Taak, kto wie, może gdyby w życiu bohaterów tego filmu pojawił się ktoś z poczuciem humoru, ktoś kto rozświetliłby (cóż za patos) ich szarą rzeczywistość utopioną w nałogu to ich losy potoczyły by się inaczej :)
Chyba jednak nie. Jeżeli ktoś opiera swój kontakt ze światem na drugim człowieku, tj. Sara na mężu, to w momencie gdy takiego "łącznika" zabraknie łatwo popaść w nałóg. Raczej trudno wyrobić sobie poczucie humoru, ale nad jakimś dystansem do wszystkiego można już popracować. Nie jestem specjalistką, ale w mojej ocenie film dotyka ważnych aspektów związanych z uzależnieniami, ale na pewno nie wszystkich i nie da się ukryć, że w niektórych momentach był słaby. Rekompensuje to dobra muza. Yeah.
Dawno oglądałem ten film. Chyba będę musiał go sobie odświeżyć. Jednak pamiętam, że mnie poruszył do tego stopnia, że myślałem o nim bez przerwy. No i oczywiście muzyka rzeczywiście była niezła :)
Jak dla mnie film to mistrzostwo , naprawdę . To powinna być lektura obowiązkowa dla wielu młodych ludzi . Pokazuje do czego prowadzi uzależnienie ale tak jak gdyby ktoś wbijał nam to dużym młotem . Ja przez jakiś czas zaraz po zakończeniu nie mogłem wydobyć z siebie głosu . Wiem co to uzależnienie i najbardziej przeraziła mnie w tym filmie ogromna niemoc bohaterów i wróciły wspomnienia , ciszę się , że sam decyduję o swoim życiu . Gorąco polecam .
mnie się film także podobał,
najlepszy temat w jaki do tej pory weszłam ( temat do tego filmu) bo w innych się kłócą, że źle, słabo to przedstawili, że na serio tak nie jest, ja sie nie znam (oby tu nikt z tamtych tematów nie wbił hehe)

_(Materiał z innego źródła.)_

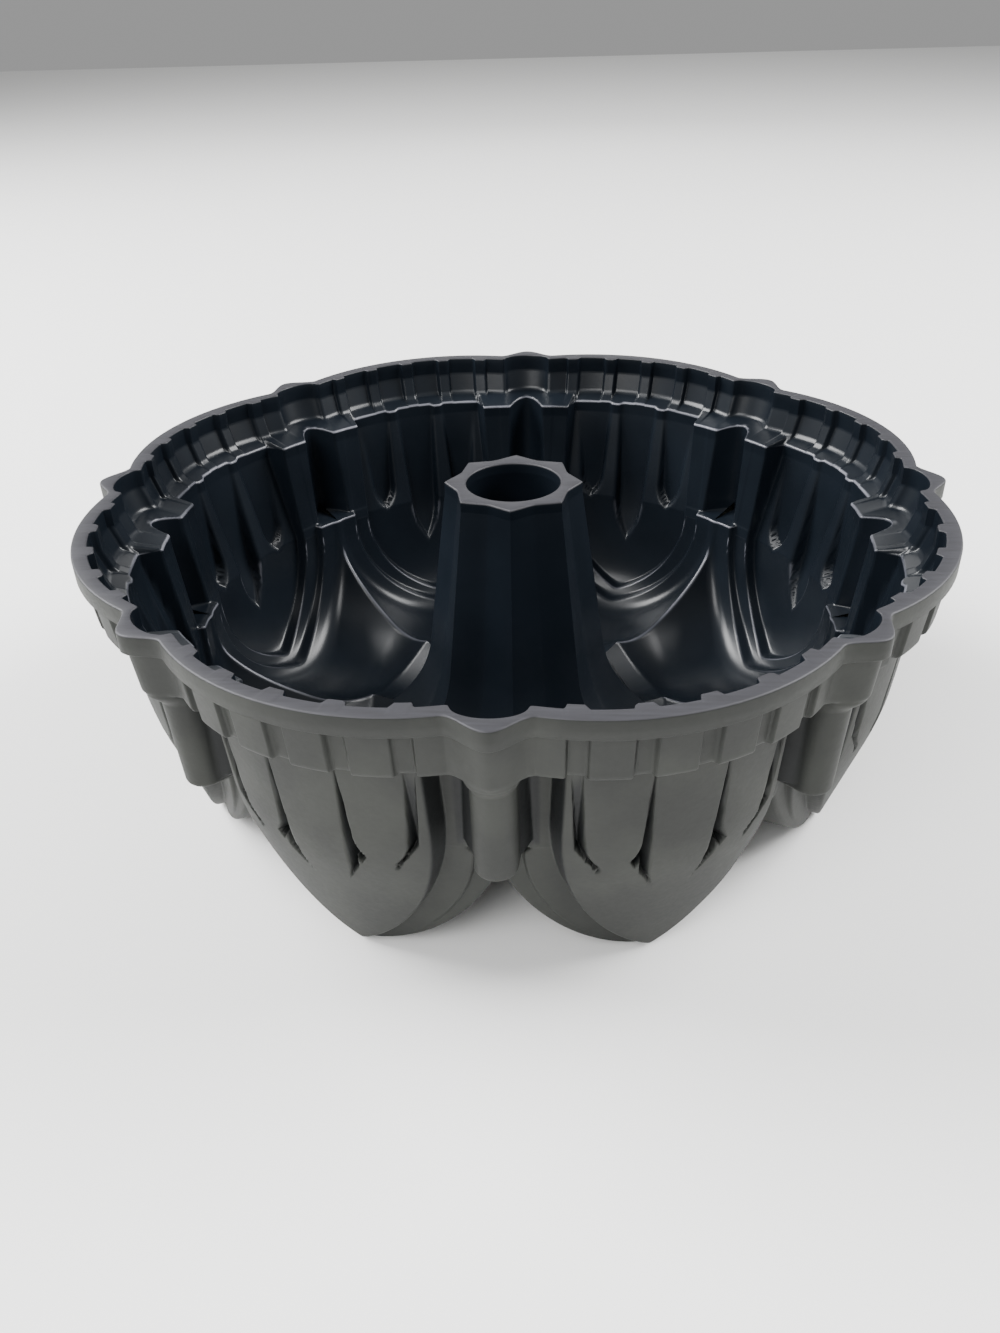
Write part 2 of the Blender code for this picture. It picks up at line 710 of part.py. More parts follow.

nie wiem... mnie jeszcze bardziej umacnia, że narkotyki nie sa niczym dobrym hehe
Taaak... Jest kilka udeżających aspektów w tym filmie (dla mnie na pewno muzyka) ale i to właśnie, że wszyscy bohaterowie w jakiś tam sposób połączeni ze sobą, popadają w uzależnienia i ogólnie kończą sami... Sara na elektrowstrząsach, Harry w szpitalu po amputacji ręki, Marion praktycznie jako zdesperowana prostytutka i Tyrone w więzieniu. Według mnie "Requiem dla snu" to bardzo dobry film, nie wybitny ale naprawdę bardzo dobry, powiedziałabym, że taki trochę "wizjonerski' poza tym lubię takie klimaty.